The failure of the Jacobite Rising, in 1715, led to the enactment of penal laws that made life difficult for Episcopalians. At Ellon they built a meeting house close to the parish church, and during the 1745 Rising they again took possession of the parish church. After the Jacobite defeat at the Battle of Culloden, the Episcopalian meeting house in Ellon was pulled down by the Hanoverian army. The congregation then moved to Bearnie, where they met in part of a steading. The meeting house at Udny Green shared the same fate as that at Ellon, after which the congregation worshipped in a carpenter’s shop at Chapelhall. John Skinner, afterwards Bishop of Aberdeen and Primus, served as priest of both Ellon and Udny chapels from 1764 to 1775.
The strength of the Episcopal Church, even after the defeat at Culloden, was notable. Correspondence from Bishop Gerard speaks of celebrating Confirmation in Ellon and Udny, in 1759, at which 300 to 400 people were confirmed. Unfortunately, the medieval parish church in Ellon, built by the monks of Kinloss, was pulled down in 1777 and replaced by the present Church of Scotland building. A century later the present Saint Mary’s would seek to recreate the style of the town’s original medieval church.
Whilst the Bishop of Aberdeen, John Skinner kept an interest in the Ellon and Udny congregations, and he was able to get their agreement to worship in one place. In 1816 a church was built at Craighall, overlooking the village of Ellon and separated from it by the River Ythan. Bishop Skinner died a few days before the opening of the church, but the sermon which he had prepared was found on his desk and read to the congregation by the Revd Nathaniel Grieve, who served as a priest at Ellon for 60 years.
Nathaniel Grieve was succeeded by the Revd Nicholas MacLeod.
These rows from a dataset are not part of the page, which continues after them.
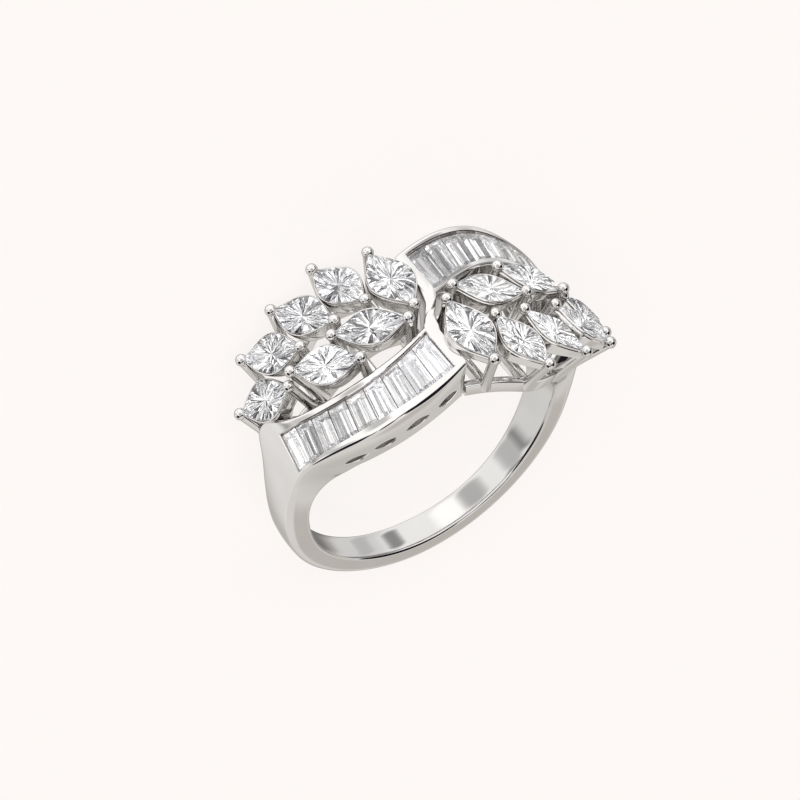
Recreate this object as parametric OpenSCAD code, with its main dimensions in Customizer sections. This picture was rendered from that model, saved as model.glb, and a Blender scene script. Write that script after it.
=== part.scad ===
// Bypass cocktail ring: two channels of baguettes and two sprays of marquises.
//
// The ring is worked out upright: X across the hand, Y along the finger, Z up through the head,
// with the finger's axis on Y. The ring is its own twin after half a turn about Z, so every
// part of the head is described once, for the half on the -X side, and drawn twice.
// A place on that half is given by three numbers:
//   angle   degrees up from the -X side, -90 at the bottom of the shank and 90 at the top
//   height  millimetres above the wall of the finger hole
//   along   millimetres along the finger, negative to the front
// At the end the whole ring is laid on its side, as it lies by itself.

/* [Finger hole and shank] */
// Diameter of the finger hole
finger_d = 17; // [16.7:0.1:17.3]
// Largest radius on the shank's outer edges
shank_edge = 0.45; // [0.3:0.05:0.5]
// How far the shank's outside is domed between its edges
shank_crown = 0.08; // [0:0.02:0.12]

/* [Baguette channels] */
// Number of baguettes in each channel
baguettes = 9; // [9:1:9]
// Radius on the edges of the channel's rims
rim_edge = 0.18; // [0.12:0.02:0.24]
// Depth of a baguette's table below the rims
table_drop = 0.04; // [0.02:0.01:0.1]
// Height of a baguette above its girdle
crown_h = 0.34; // [0.28:0.02:0.4]
// Depth of a baguette below its girdle
pavilion_h = 1.1; // [0.9:0.05:1.15]
// Diameter of the hole in the floor under each baguette
azure_d = 0.95; // [0.7:0.05:1]
// Length of a leaf-shaped piercing in the side wall
leaf_l = 1.55; // [1.3:0.05:1.7]
// Width of a leaf-shaped piercing
leaf_w = 0.52; // [0.4:0.02:0.56]

/* [Marquise sprays] */
// Diameter of the round head of a claw
claw_head = 0.74; // [0.7:0.02:0.78]
// Diameter of a claw below its head
claw_d = 0.58; // [0.5:0.02:0.6]
// Depth of the collet under a marquise
collet_h = 0.9; // [0.8:0.05:1]
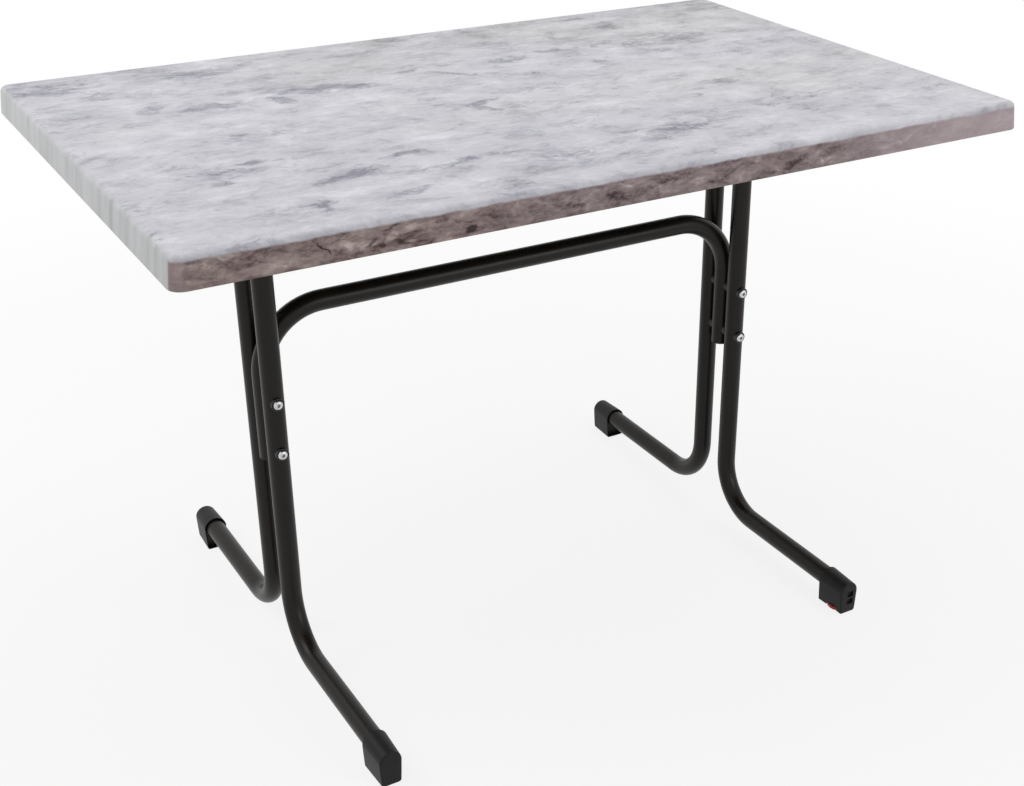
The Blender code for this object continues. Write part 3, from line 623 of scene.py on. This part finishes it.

Early in his ministry, he found that the walls of the 1816 chapel were so far out of line that for safety they would need to be taken down. The trustees decided to build a new church instead of repairing the chapel, and they engaged the best ecclesiastical architect of the time – George Edmund Street.
The magnificent church that emerged, Saint Mary-on-the-Rock, is designed in a 13th century style. The east walls of the nave are oblique, and the gable of the chancel arch does not appear above the roof: an arrangement making the roof apsidal at the east end. Behind the altar’s reredos of alabaster and marble there is an ambulatory. The chancel’s Sacrament House is a fine example of a 13th century style interpreted by a Victorian architect. The windows are mostly filled with stained glass by Clayton & Bell and by Lavers & Barraud.
Originally, the internal walls were decorated after an ornate design by George Edmund Street, taken from missals of the 13th century. The prevailing colour was rose with scrolls in vermillion and medallions in green and gold. However, in the 1920s the walls were repainted, and the original decoration was covered.
A schoolroom and a parsonage, both designed by the famous Victorian architect William Butterfield, were built in 1856. These were sold in 1976 and the present Rectory and Hall were built closer to the church. The hall twice has been extended, and it is a centre of ministry throughout the week to the community of Ellon and the surrounding area. The present pipe organ, replacing an older ornate one that was in a poor state of repair, dates from 1982. Over the years the congregation has shown considerable growth and pioneered lay ministry in the Episcopal Church with the first eldership as well as producing people who have been ordained for ministry in the Scottish Episcopal Church.
Since 1970 Saint Mary’s Church has been linked with the equally historic Church of Saint James-the-Less at Cruden Bay. In 2000 the nine-foot-high stone statue of Our Lady of Ellon, which once stood in the Virgin Wood behind Saint Mary’s, was returned to Ellon. For over 100 years it had graced the grounds of Fort Augustus Abbey, looking out over Loch Ness. With the closure of that abbey, a request for the statue to return to its original home was granted and Our Lady was placed at the end of the north dive in Saint Mary’s churchyard.